Pump House Turned Composter

So we fill up the composter bin and leave it to complete its process. Any new scraps go into one side of the two-chamered pump box until it is full. Then we fill up the second side of the box.  (During the winter we use yet another storage box as waste builds up over the winter because the composting process slows down.)

During the summer, once our rotating composter bin batch is ready, we fill the cylinder with the next ready collection of material from the pump box.  When that is ready, we empty out the composter bin and the material from the other side of the box is put in the composting bin. And we continue to rotate…..

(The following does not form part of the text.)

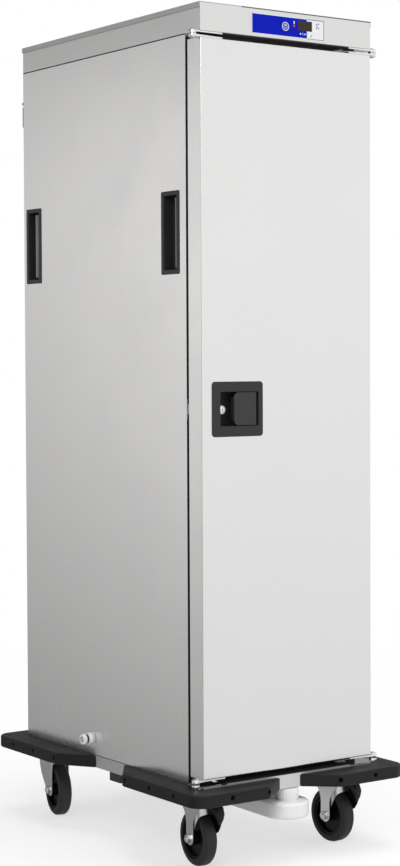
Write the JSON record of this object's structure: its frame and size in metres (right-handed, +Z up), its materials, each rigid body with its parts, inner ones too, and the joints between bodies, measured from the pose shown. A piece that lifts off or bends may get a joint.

Here is a short summary of composting from the Maryland Department of Environment:

http://www.mde.state.md.us

Composting is the process by which organic matter is biodegraded to a soil-like condition called compost or humus. Composting works best with a 2:1 Green/Brown ratio:

  • “Greens” are the source of nitrogen and include items such as grass clippings, almost all food waste, old plants, wilted flowers, coffee grounds, tea leaves, and manure;
  • “Browns” are the source of carbon and include items such as leaves, hay, straw, wood chips, sawdust, chipped brush, and shredded newspapers.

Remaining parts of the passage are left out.